Erinnern Sie sich an das Anti-Wahlzuckerl-Gesetz? Anfang Juni schlug die ÖVP (erfolglos) vor, festzuschreiben, dass das Budget vor Wahlen nur bei „Gefahr in Verzug“ belastet werden darf. Denkt an 2008, so das türkise Mantra.

Damals wurde man kurz vor der Nationalratswahl sehr spendabel – u. a. wurde die Pensionsreform entschärft und eine Pensionserhöhung über der Teuerungsrate beschlossen. Und genau Letzteres soll nun wieder passieren. Und zwar mit ÖVP-Applaus. Denn kaum hatten die Seniorenvertreter am Freitag ihren Wunsch nach einer Verdoppelung der gesetzlich vorgesehenen Erhöhung bei kleineren Pensionen deponiert, kam schon das Ja von SPÖ, FPÖ und ÖVP. Dass das Budget zusätzlich mit 400 Mio. Euro belastet wird (in Summe kostet die Pensionserhöhung 1,1 Mrd.)? Nun ja. Dass die Begründung für die Erhöhung, die tolle Konjunktur, wackelt? Sei's drum. Dass nach dem Geldsegen 2008 erst recht Einsparungen folgen mussten? Reden wir nicht darüber.

Warum so gehandelt wird, ist freilich klar. Wegen des Silber-Faktors. 2,4 Millionen Pensionisten sind ein beachtliches Stimmenreservoir. Gerade für die ÖVP, die beim EU-Wahlkampf in dieser Gruppe am besten abschnitt. Erinnert sich noch jemand, dass Sebastian Kurz 2008, am Anfang seiner Karriere, in einem „Presse-Interview“ zum Thema Pensionen meinte: „Mich wundert, dass man ein System belässt, obwohl man weiß, dass es nicht leistbar ist“? Damals konnte er sich sogar vorstellen, in bestehende Spitzenpensionen einzugreifen.

Apropos: Tatsächlich ist es wohl nicht unwichtig, dass aktuell über „Kleinpensionen“ geredet wird (auch wenn das nicht stimmt, da bis zur ASVG-Höchstpension alle mehr als die zur Inflationsabgeltung vorgesehenen 1,8 Prozent bekommen sollen). Warum das „Klein-“ Bedeutung hat?

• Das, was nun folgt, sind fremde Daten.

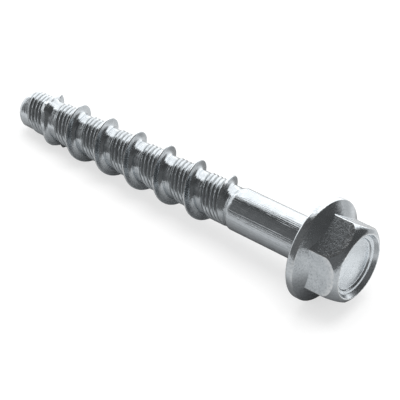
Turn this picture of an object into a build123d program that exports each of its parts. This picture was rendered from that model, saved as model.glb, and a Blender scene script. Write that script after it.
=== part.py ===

Weil die ÖVP zuletzt immer wieder Botschaften im Arbeiter- und Angestelltenmilieu platzierte: Das Nein zur CO2-Steuer argumentierte man mit der Belastung der Mieter (konkret der „Bezieher von kleinen und mittleren Einkommen“) durch höhere Heizkosten. Auch der abrupte Schwenk bei der Makler-Gebühr zulasten des Auftraggebers (meist des Vermieters) ist ein Signal in die Richtung. Dabei geht es nicht nur um die Angst vor dem Soziale-Kälte-Stempel, sondern auch ums kühle Rechnen. Beim Spendensammeln mag es sich auszahlen, sich als Wirtschaftspartei zu positionieren. Beim Stimmensammeln sieht das anders aus – da heißt es eher: Heidi wer?

Apropos ein bisschen peinlich. So wirkt auch die einseitige Liebeserklärung der FPÖ, die es nun plakatgroß gibt. Während die ÖVP vom Expartner abrückt, um als Projektionsfläche für alle möglichen Koalitionen zu dienen, hat sich die FPÖ auf Türkis festgelegt. Was zunächst verwirrt – denn: Wie will man so verhandeln? –, ergibt aber doch Sinn. Die FPÖ, die eh keine andere Option hat, sorgt so zumindest dafür, dass bei Problemen oder einem Scheitern allfälliger Verhandlungen der schwarze Peter bei der ÖVP landet.

Was sagte Kurz im Jahr 2008 übrigens auf die Frage, ob eine FPÖ-ÖVP-Koalition denkbar sei: „Falls sie käme, wäre ich unglücklich.“ Mag sein, dass er sie 2019 beschließt – und trotzdem recht hat.